### Wandering Precision

If you call the same numerical library routine twice with exactly the same input data, you expect to get identical results - don't you?

Well, it all depends. If you're calling a routine that somehow uses random numbers, for example a solver based on a monte carlo method, then the results might be different - but then you'd probably accept that (assuming that you'd been warned in the documentation).

But what if you're calling a numerical routine that in theory contains no randomness, but you still get slightly different results? And what if those slightly different results cause you problems - for example if you depend on repeatability for testing purposes? Then you might waste a lot of time hunting for the cause.

Well, this problem has turned up more than once recently for us at NAG, and in the cases we've looked at it has turned out to be a problem with the way the machine does its arithmetic - or rather, in the way that the compiler tells the machine to do its arithmetic.

Let me give you an example. Suppose you want to compute the inner product of two vectors x and y, each of length n. Simple - you just multiply each element of x by the corresponding element of y, then add all the products together to get the answer. No apparent randomness there. What could go wrong?

Well, if the hardware you are running on is equipped with Streaming SIMD Extension (SSE) instructions - and almost all modern hardware is - here's what.

SSE instructions enable low-level parallelism of floating-point arithmetic operations. For example, you can hold four single precision numbers at the same time in a 128-bit register, and operate on them all at the same time. This leads to massive time savings when working on large amounts of data.

But this may come at a price. Efficient use of SSE instructions can sometimes depend on exactly how the memory used to store vectors x and y is aligned. If it's aligned nicely - by which I mean, in the inner product example, that the addresses of the first elements of the arrays x and y are multiples of 16 bytes - then that's good. The hardware can efficiently move numbers from memory into registers to work on them, using instructions that depend on that alignment. So for our inner product, with a good optimizing compiler, we'd load numbers four at a time, multiply them together four at a time, and accumulate the results as we go along into our final result.

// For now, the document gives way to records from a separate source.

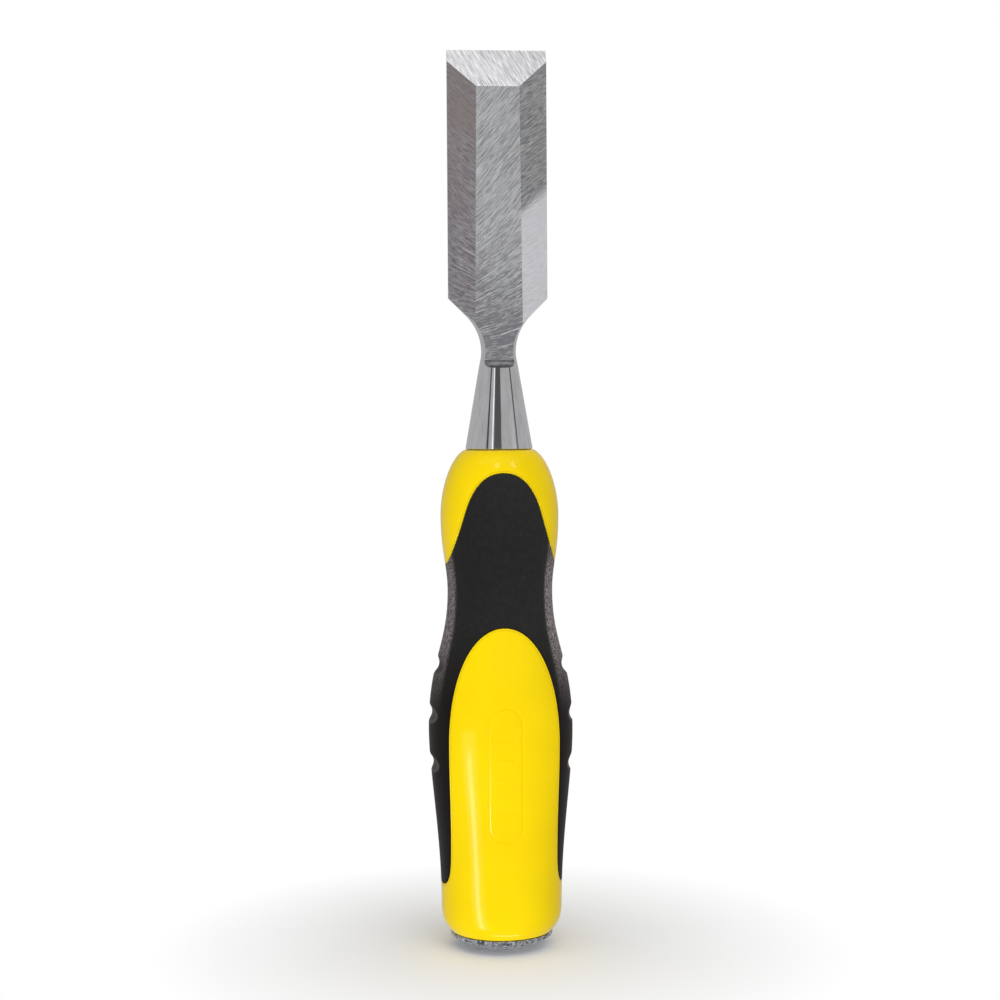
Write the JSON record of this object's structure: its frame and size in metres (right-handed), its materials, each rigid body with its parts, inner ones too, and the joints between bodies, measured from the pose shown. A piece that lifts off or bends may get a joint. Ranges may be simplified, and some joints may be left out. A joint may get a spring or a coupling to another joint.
{
  "type": "bench chisel",
  "caption": "Bevel-edge bench chisel for woodworking: wide ground steel blade, waisted two-material moulded handle and a domed steel strike cap.",
  "frame": {"origin": "centre of the flat strike face on the cap, the tool's lowest point as it stands upright", "axes": "+Z along the tool from the strike cap to the cutting edge, +X across the blade's width, +Y out of the blade's flat back; the bevelled front faces -Y"},
  "size_m": [0.037, 0.0314, 0.2298],
  "materials": {
    "blade_steel": "ground faces with fine diagonal grinding marks, bright polished cone",
    "yellow_plastic": "smooth semi-gloss moulded yellow polypropylene",
    "black_rubber": "satin moulded soft-touch black, fine texture at the sides",
    "cap_steel": "matt grey domed steel, lightly scuffed"
  },
  "bodies": {
    "root": {"blade": "blade_steel", "handle_core": "yellow_plastic", "soft_grip": "black_rubber", "strike_cap": "cap_steel"}
  },
  "joints": []
}
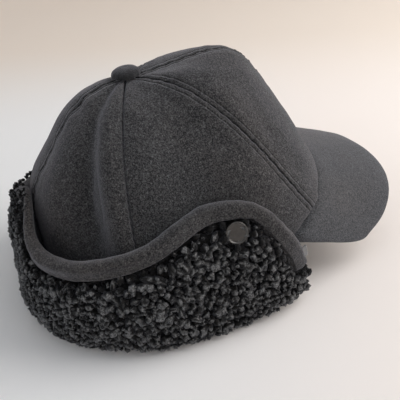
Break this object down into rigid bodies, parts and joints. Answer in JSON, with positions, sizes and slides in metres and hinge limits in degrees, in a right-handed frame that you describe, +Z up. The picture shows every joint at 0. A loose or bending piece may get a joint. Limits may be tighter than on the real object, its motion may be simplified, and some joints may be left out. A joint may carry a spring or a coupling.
{
  "type": "trapper cap",
  "caption": "Peaked wool trapper cap with a panelled crown, covered button and a pile-lined ear and neck flap folded up and held by press studs.",
  "frame": {"origin": "middle of the footprint of the cap's box, on the floor it stands on", "axes": "+Z up through the crown, -Y forward along the peak, +X to the wearer's left"},
  "size_m": [0.1932, 0.2574, 0.1381],
  "materials": {
    "crown_wool": "matt felted wool",
    "button_wool": "matt felted wool",
    "peak_wool": "matt felted wool, smoother",
    "flap_wool": "matt felted wool",
    "binding_wool": "matt felted wool",
    "pile": "curly fleece pile",
    "stud_plastic": "glossy, slightly clear",
    "tab_weave": "plain woven tape"
  },
  "bodies": {
    "root": {"crown_front_right": "crown_wool", "crown_front_left": "crown_wool", "crown_side_right": "crown_wool", "crown_side_left": "crown_wool", "crown_back_right": "crown_wool", "crown_back_left": "crown_wool", "top_button": "button_wool", "peak": "peak_wool", "ear_flap_wool": "flap_wool", "flap_binding": "binding_wool", "ear_flap_pile": "pile", "press_stud_right": "stud_plastic", "press_stud_left": "stud_plastic", "side_tab": "tab_weave"}
  },
  "joints": []
}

But if the memory is not nicely aligned - and there's a good chance it may not be - the compiler needs to generate a different code path to deal with the situation. Here the result will take longer to get because the numbers have to be accumulated one at a time. At run time, the code checks whether it can take the fast path or not, and works appropriately.

The problem is that by messing with the order of the accumulations, you are quite possibly changing the final result, simply due to rounding differences when working with finite precision computer arithmetic.

  s = x1*y1 + x2*y2 + x3*y3 + ...

you get
  s = (x1*y1 + x5*y5 + x9*y9 + x13*y13) +
(x2*y2 + x6*y6 + x10*y10 + x14*y14) + ...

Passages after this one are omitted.